***** DATA SUPPLIED *****

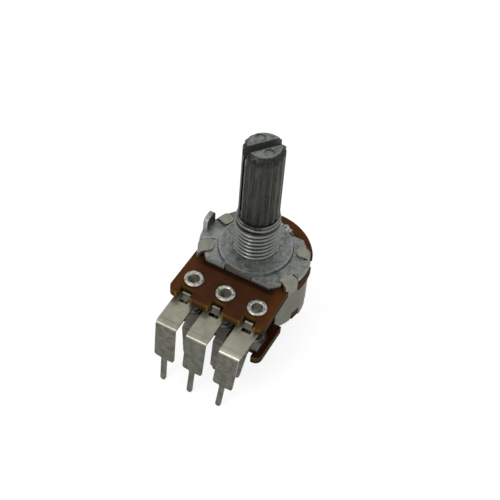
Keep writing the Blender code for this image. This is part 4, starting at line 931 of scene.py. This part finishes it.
def make_world():
    """A white backdrop that the camera and the metal see, and a plain level of light."""
    world = bpy.data.worlds.new("studio")
    world.use_nodes = True
    bpy.context.scene.world = world
    nodes = Nodes(world.node_tree)
    colour = nodes.blend(nodes.seen(), (DAYLIGHT, DAYLIGHT, DAYLIGHT), (1.0, 1.0, 1.0))
    nodes.feed(nodes.tree.nodes["Background"].inputs["Color"], colour)


def make_softbox():
    """A soft square lamp that faces the object."""
    light = bpy.data.lights.new("softbox", "AREA")
    light.shape = "SQUARE"
    light.size = SOFTBOX_SIZE
    light.energy = SOFTBOX_POWER
    lamp = bpy.data.objects.new("softbox", light)
    bpy.context.scene.collection.objects.link(lamp)
    lamp.location = SOFTBOX_PLACE
    lamp.rotation_euler = (-Vector(SOFTBOX_PLACE)).to_track_quat("-Z", "Y").to_euler()


def make_camera():
    """The camera that the photograph was taken with, as fitted."""
    camera = bpy.data.cameras.new("camera")
    camera.lens = CAMERA_LENS
    camera.sensor_width = CAMERA_SENSOR
    camera.clip_start = 1.0 * MM
    camera.clip_end = 10.0
    holder = bpy.data.objects.new("camera", camera)
    bpy.context.scene.collection.objects.link(holder)
    holder.location = CAMERA_PLACE
    holder.rotation_euler = CAMERA_TURN
    bpy.context.scene.camera = holder


ZINC = CastZinc().material
SHAFT = shaft_zinc()
BOARD = phenolic()
TERMINAL = tinned_brass()
EYELET = eyelet_tin()
TINPLATE = tin_plate()
NYLON = moulded_nylon()
BRONZE = sprung_bronze()

make_casting()
make_gate_break()
make_shell()
make_shaft()
make_front_board()
make_rear_board()
for side in SIDES:
    make_front_leg(side)
    leg = f"rear_leg_{side}"
    dressed(f"rear_terminal_{side}", leg, TERMINAL, "tinned_terminal", "housing", STRIP_ROUNDING)
    make_eyelet("front", side)
    make_eyelet("rear", side)
for gang in ("front", "rear"):
    dressed(f"{gang}_rotor", f"{gang}_carrier", NYLON, "black_nylon", "shaft", MOULDING_ROUNDING)
    dressed(f"{gang}_wiper", f"{gang}_brush", BRONZE, "wiper_bronze", "shaft")

make_floor()
make_world()
make_softbox()
make_camera()
bpy.context.scene.view_settings.view_transform = "Standard"
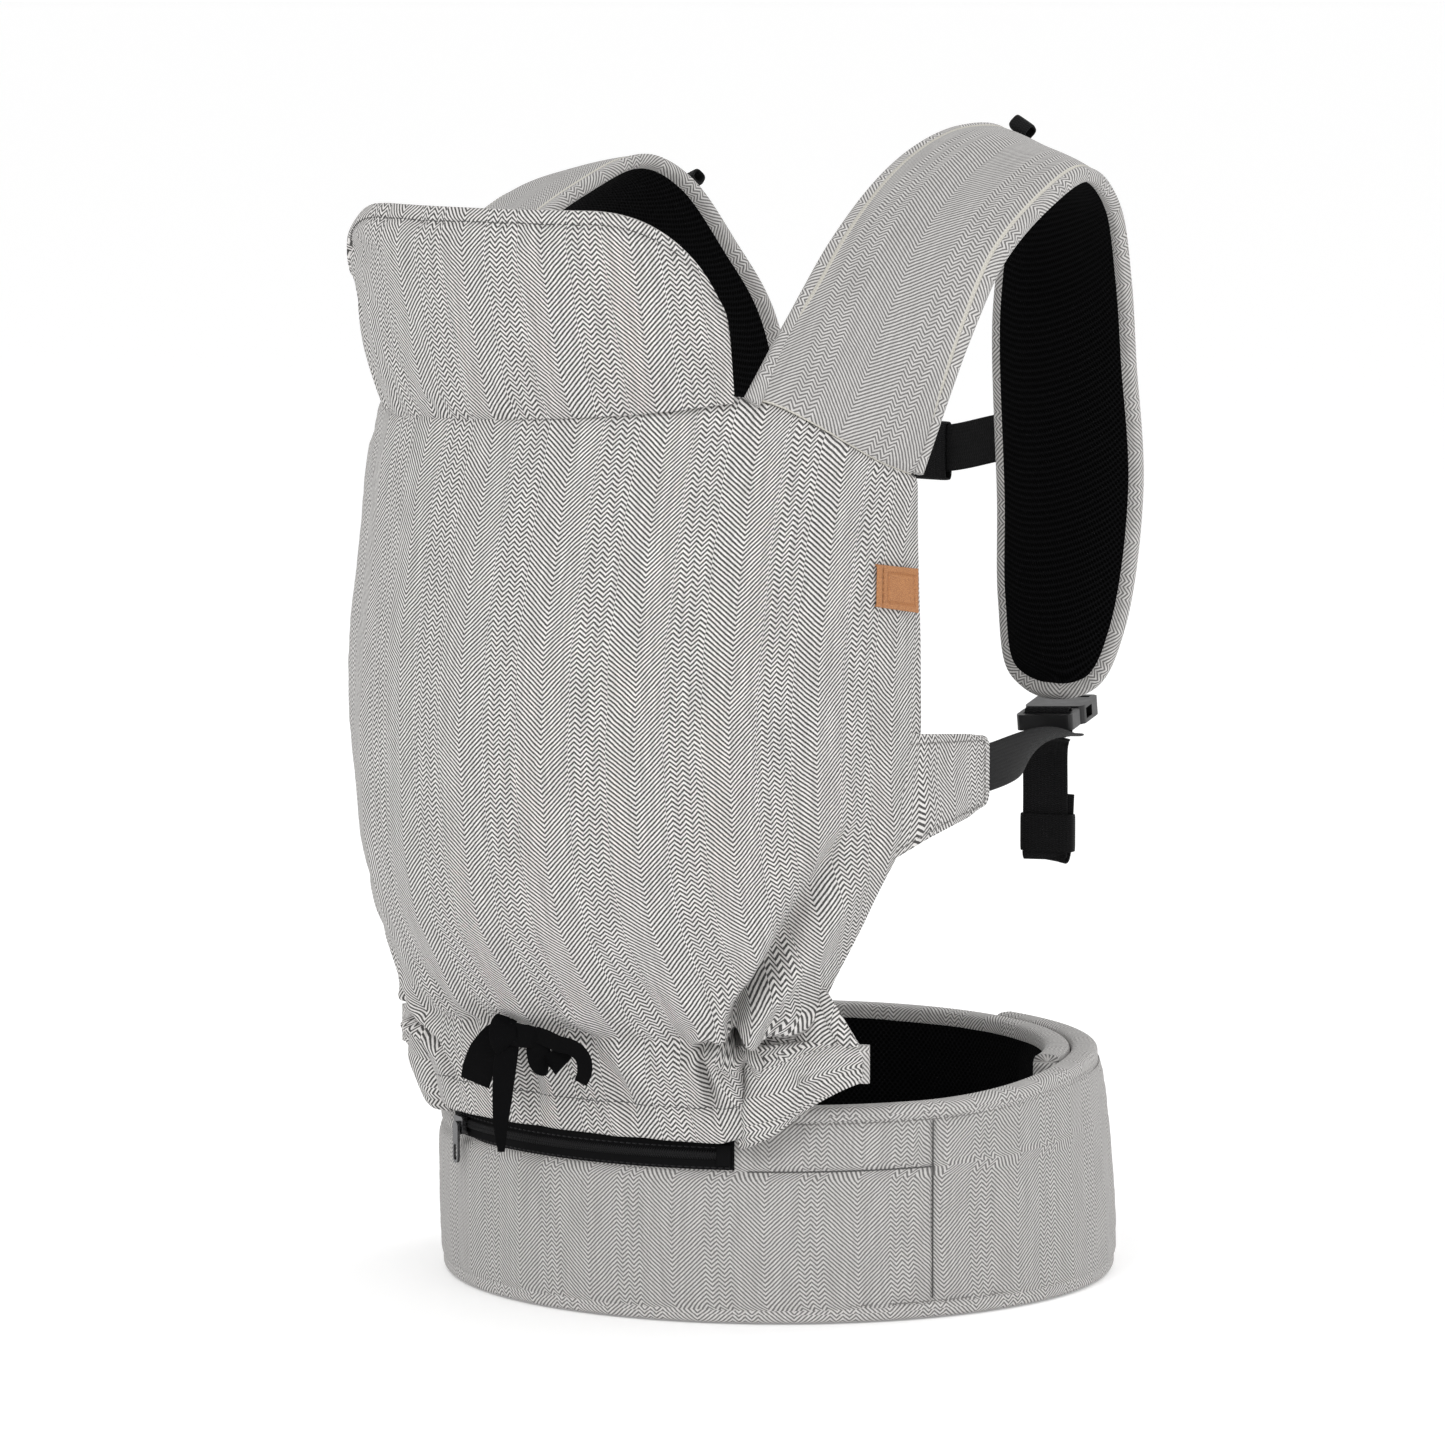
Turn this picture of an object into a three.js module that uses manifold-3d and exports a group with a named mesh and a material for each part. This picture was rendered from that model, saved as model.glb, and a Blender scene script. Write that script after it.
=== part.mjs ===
// Soft baby carrier: padded waist belt, gathered front panel with a headrest, two padded shoulder
// straps, and the webbing and side-release buckles that close it round the wearer.
// Millimetres. +Z up, -Y the outside of the front panel, +X right when facing the panel.
// The model is drawn about the centre of the waist belt's ring, then moved so that its origin is
// the middle of its bounding box, on the plane the belt rests on.

import * as THREE from 'three';
import { ParametricGeometry } from 'three/addons/geometries/ParametricGeometry.js';
import * as BufferGeometryUtils from 'three/addons/utils/BufferGeometryUtils.js';
import Module from 'manifold-3d';

const wasm = await Module();
wasm.setup();

// ---------------------------------------------------------------- driving dimensions

const GAP = 0.3; // between sewn layers

const BELT_RADIUS = 178; // outer face of the waist belt
const BELT_INNER_RADIUS = 154; // outer face of the end that tucks inside the other
const BELT_HEIGHT = 112;
const BELT_INNER_END = -250; // degrees round from the front, towards +X
const BELT_OUTER_END = 168;
const COVER = 3;
const FOAM = 7;
const LINING = 2;
const BELT_THICKNESS = COVER + FOAM + LINING + 2 * GAP;
const TOP_BINDING = 6;
const BOTTOM_BINDING = 9;

const ZIP_HALF_ANGLE = 31;
const ZIP_HEIGHT = 86.5;
const ZIP_TAPE_WIDTH = 13;
const ZIP_SLIDER_ANGLE = -28;

const PANEL_THICKNESS = 4;
const PANEL_BOTTOM = 96;
const SEAM_CORNER = 47; // degrees round the panel section where headrest meets strap
// Half-width, centre Y and depth of the panel's half-oval section at each height.
const PANEL_STATIONS = [
  [96, 113, -144, 39.5],
  [120, 119, -143, 48],
  [150, 127, -140, 60],
  [170, 134, -132, 90],
  [206, 147, -118, 131],
  [244, 158, -105, 155],
  [303, 165, -94, 170],
  [350, 165, -94, 168],
  [430, 163, -93, 152],
  [490, 158, -89, 138],
];
const SEAM_FRONT_Z = 462;
const SEAM_CORNER_Z = 478;
const SEAM_SIDE_Z = 435;

const HEADREST_TOP = 570;
const HEADREST_FLARE = 18;
const HEADREST_THICKNESS = 10;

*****

TASK GOAL → Return every record above exactly as it appears.

EXERCISE RESPONSE →
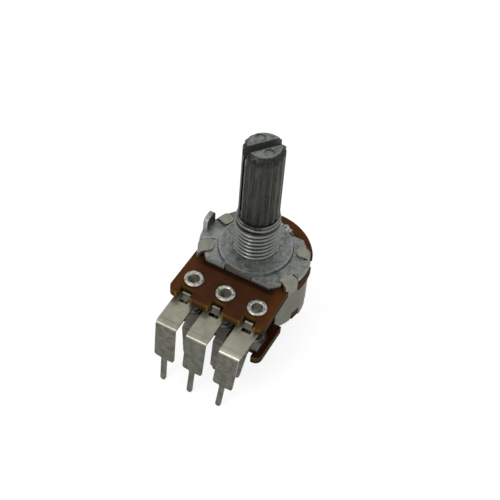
Keep writing the Blender code for this image. This is part 4, starting at line 931 of scene.py. This part finishes it.
def make_world():
    """A white backdrop that the camera and the metal see, and a plain level of light."""
    world = bpy.data.worlds.new("studio")
    world.use_nodes = True
    bpy.context.scene.world = world
    nodes = Nodes(world.node_tree)
    colour = nodes.blend(nodes.seen(), (DAYLIGHT, DAYLIGHT, DAYLIGHT), (1.0, 1.0, 1.0))
    nodes.feed(nodes.tree.nodes["Background"].inputs["Color"], colour)


def make_softbox():
    """A soft square lamp that faces the object."""
    light = bpy.data.lights.new("softbox", "AREA")
    light.shape = "SQUARE"
    light.size = SOFTBOX_SIZE
    light.energy = SOFTBOX_POWER
    lamp = bpy.data.objects.new("softbox", light)
    bpy.context.scene.collection.objects.link(lamp)
    lamp.location = SOFTBOX_PLACE
    lamp.rotation_euler = (-Vector(SOFTBOX_PLACE)).to_track_quat("-Z", "Y").to_euler()


def make_camera():
    """The camera that the photograph was taken with, as fitted."""
    camera = bpy.data.cameras.new("camera")
    camera.lens = CAMERA_LENS
    camera.sensor_width = CAMERA_SENSOR
    camera.clip_start = 1.0 * MM
    camera.clip_end = 10.0
    holder = bpy.data.objects.new("camera", camera)
    bpy.context.scene.collection.objects.link(holder)
    holder.location = CAMERA_PLACE
    holder.rotation_euler = CAMERA_TURN
    bpy.context.scene.camera = holder


ZINC = CastZinc().material
SHAFT = shaft_zinc()
BOARD = phenolic()
TERMINAL = tinned_brass()
EYELET = eyelet_tin()
TINPLATE = tin_plate()
NYLON = moulded_nylon()
BRONZE = sprung_bronze()

make_casting()
make_gate_break()
make_shell()
make_shaft()
make_front_board()
make_rear_board()
for side in SIDES:
    make_front_leg(side)
    leg = f"rear_leg_{side}"
    dressed(f"rear_terminal_{side}", leg, TERMINAL, "tinned_terminal", "housing", STRIP_ROUNDING)
    make_eyelet("front", side)
    make_eyelet("rear", side)
for gang in ("front", "rear"):
    dressed(f"{gang}_rotor", f"{gang}_carrier", NYLON, "black_nylon", "shaft", MOULDING_ROUNDING)
    dressed(f"{gang}_wiper", f"{gang}_brush", BRONZE, "wiper_bronze", "shaft")

make_floor()
make_world()
make_softbox()
make_camera()
bpy.context.scene.view_settings.view_transform = "Standard"
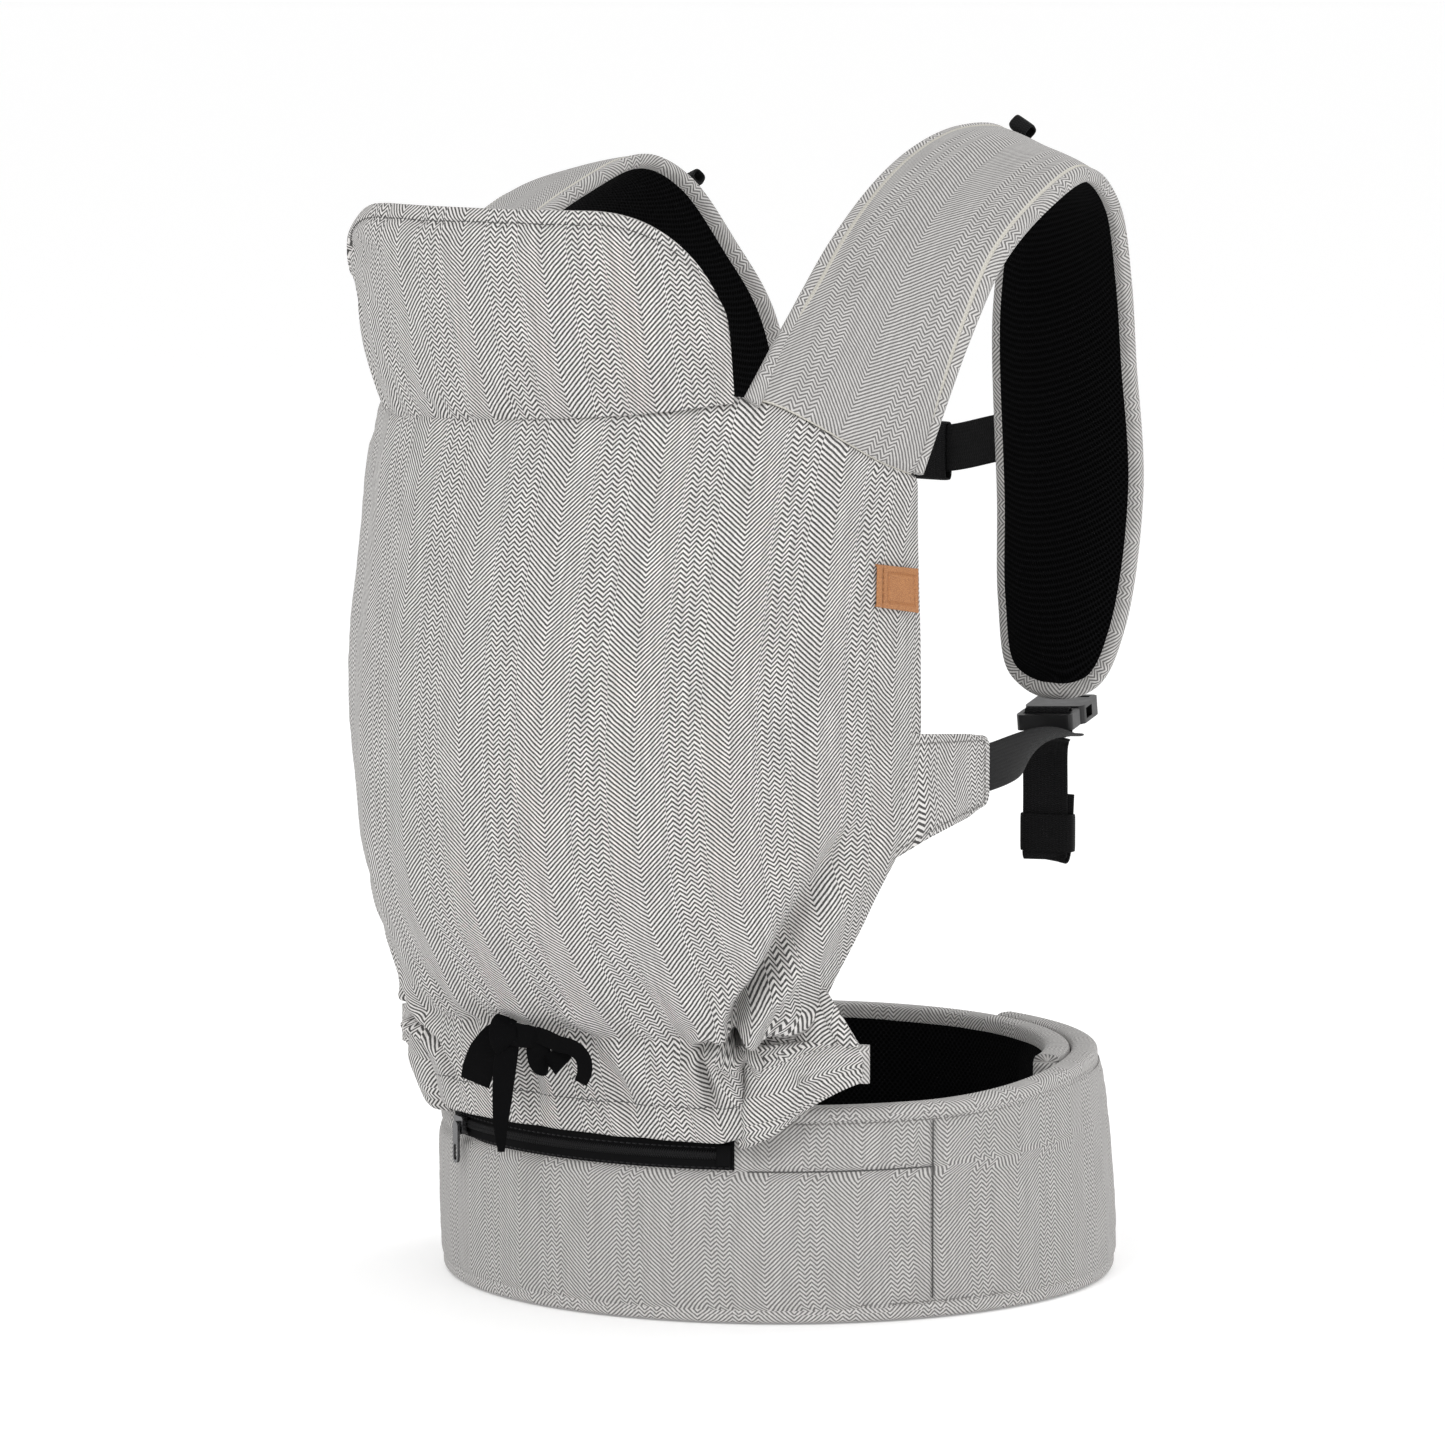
Turn this picture of an object into a three.js module that uses manifold-3d and exports a group with a named mesh and a material for each part. This picture was rendered from that model, saved as model.glb, and a Blender scene script. Write that script after it.
=== part.mjs ===
// Soft baby carrier: padded waist belt, gathered front panel with a headrest, two padded shoulder
// straps, and the webbing and side-release buckles that close it round the wearer.
// Millimetres. +Z up, -Y the outside of the front panel, +X right when facing the panel.
// The model is drawn about the centre of the waist belt's ring, then moved so that its origin is
// the middle of its bounding box, on the plane the belt rests on.

import * as THREE from 'three';
import { ParametricGeometry } from 'three/addons/geometries/ParametricGeometry.js';
import * as BufferGeometryUtils from 'three/addons/utils/BufferGeometryUtils.js';
import Module from 'manifold-3d';

const wasm = await Module();
wasm.setup();

// ---------------------------------------------------------------- driving dimensions

const GAP = 0.3; // between sewn layers

const BELT_RADIUS = 178; // outer face of the waist belt
const BELT_INNER_RADIUS = 154; // outer face of the end that tucks inside the other
const BELT_HEIGHT = 112;
const BELT_INNER_END = -250; // degrees round from the front, towards +X
const BELT_OUTER_END = 168;
const COVER = 3;
const FOAM = 7;
const LINING = 2;
const BELT_THICKNESS = COVER + FOAM + LINING + 2 * GAP;
const TOP_BINDING = 6;
const BOTTOM_BINDING = 9;

const ZIP_HALF_ANGLE = 31;
const ZIP_HEIGHT = 86.5;
const ZIP_TAPE_WIDTH = 13;
const ZIP_SLIDER_ANGLE = -28;

const PANEL_THICKNESS = 4;
const PANEL_BOTTOM = 96;
const SEAM_CORNER = 47; // degrees round the panel section where headrest meets strap
// Half-width, centre Y and depth of the panel's half-oval section at each height.
const PANEL_STATIONS = [
  [96, 113, -144, 39.5],
  [120, 119, -143, 48],
  [150, 127, -140, 60],
  [170, 134, -132, 90],
  [206, 147, -118, 131],
  [244, 158, -105, 155],
  [303, 165, -94, 170],
  [350, 165, -94, 168],
  [430, 163, -93, 152],
  [490, 158, -89, 138],
];
const SEAM_FRONT_Z = 462;
const SEAM_CORNER_Z = 478;
const SEAM_SIDE_Z = 435;

const HEADREST_TOP = 570;
const HEADREST_FLARE = 18;
const HEADREST_THICKNESS = 10;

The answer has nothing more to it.